A family of well-studied mutations are associated with the BRCA1 and BRCA2 genes which relate to a person’s chance of developing BReast CAncer.  These are tumour suppressor genes – i.e.  they help fix DNA errors that can lead to uncontrolled growth of breast and ovarian tumours.   It is therefore not surprising that certain mutations in these genes can lead to an increased lifetime risk of developing these cancers. Moreover, the loss of tumour suppression mechanisms in affected individuals implies that secondary cancer cells that migrate to other organs have a greater chance of proliferating unchecked.

Sydney, Apr 2020

A friend and I were talking about the virus over Zoom. “There’s the disease, which is a problem,” I said at one point, “and then there’s all the misinformation about it.” This was around the time #toiletpaperapocalypse and other collective insanities were doing the rounds.

“Yes,” he replied, “and it is hard to tell which of the two is a bigger problem: the former requires physical proximity for transmission, the latter can go viral the world over in a matter of minutes. Technology seems far more effective at amplifying stupidity over intelligence.”

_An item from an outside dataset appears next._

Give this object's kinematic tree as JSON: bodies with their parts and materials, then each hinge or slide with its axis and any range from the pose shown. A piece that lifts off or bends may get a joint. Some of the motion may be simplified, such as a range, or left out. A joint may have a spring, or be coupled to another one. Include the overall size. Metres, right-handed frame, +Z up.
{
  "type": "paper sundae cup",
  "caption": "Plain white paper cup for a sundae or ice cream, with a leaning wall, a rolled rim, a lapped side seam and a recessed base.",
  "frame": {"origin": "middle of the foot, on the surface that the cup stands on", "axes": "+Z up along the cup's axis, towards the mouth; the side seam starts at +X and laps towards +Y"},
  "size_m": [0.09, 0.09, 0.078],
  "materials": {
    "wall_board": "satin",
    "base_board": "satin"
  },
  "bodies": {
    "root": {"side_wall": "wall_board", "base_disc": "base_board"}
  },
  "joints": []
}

Whatever else it may be remembered for, 2020 will undoubtedly go down in our collective memory as the time of COVID. Now, a year on from the first reports of a “pneumonia of unknown origin” from Wuhan, the origins of the disease remain unclear.    The lack of knowledge spawned several conspiracy theories, which seem to gain significantly more traction than reasoned arguments based on facts and evidence.

Why is this so? 

Peddlers of quack cures and those who downplay the dangers of the disease tend frame their messages as certainties; on the other hand, when scientists talk about their findings, they speak in tentative terms, emphasising the uncertainties.  It is the nature of science that findings are provisional and subject to revision. Unfortunately, in times of trouble, however, humans tend to prefer simplistic narratives that reinforce their beliefs over provisional facts based on evidence and reasoning. The latter are difficult for people to accept because they a) are complex and hard to understand, b) lack a compelling narrative, and c) may point to uncomfortable truths.

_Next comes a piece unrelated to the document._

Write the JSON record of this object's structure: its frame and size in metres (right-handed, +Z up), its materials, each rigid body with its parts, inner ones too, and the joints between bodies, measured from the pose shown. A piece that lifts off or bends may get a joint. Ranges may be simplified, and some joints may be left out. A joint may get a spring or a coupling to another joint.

It is an irony of the human condition that when they matter most, facts and evidence tend to be trumped by beliefs.  This is not new; it has always been so. What is different now is the ease with which information can spread, aided by social media. Moreover, since these new technologies lack the ability to distinguish fact from fiction, information pathologies propagate at rates that were simply not possible before. The term information metastasis is an appropriate description of this process. It is indeed akin to a cancer.


Sydney, Dec 2020

The medications that coursed through her bloodstream were designed to stop cancer cells from multiplying.  Although the chemicals preferentially affected cancer cells, healthy ones were not entirely unaffected. Consequently, as the treatment progressed, she suffered a number of side effects, both physical and mental.

She saw the connection between her condition and the drama that was unfolding in the wider world. In particular, she understood that response to change provokes further change in a continuing dialogue of stimulus and response. Change, as the cliché goes, is the only constant, but differences between the purposes of the actors in the drama meant there would be no tidy resolution, only ongoing mutual adaptation.

In time she learned to read and respond to the signals from her body, resting when she sensed a wave of fatigue coming or talking to friends when a cloud of depression threatened. In doing so, imperceptibly yet inexorably, her relationship to the world around  her changed. It was neither better nor worse, it was simply different. She knew it had to be so.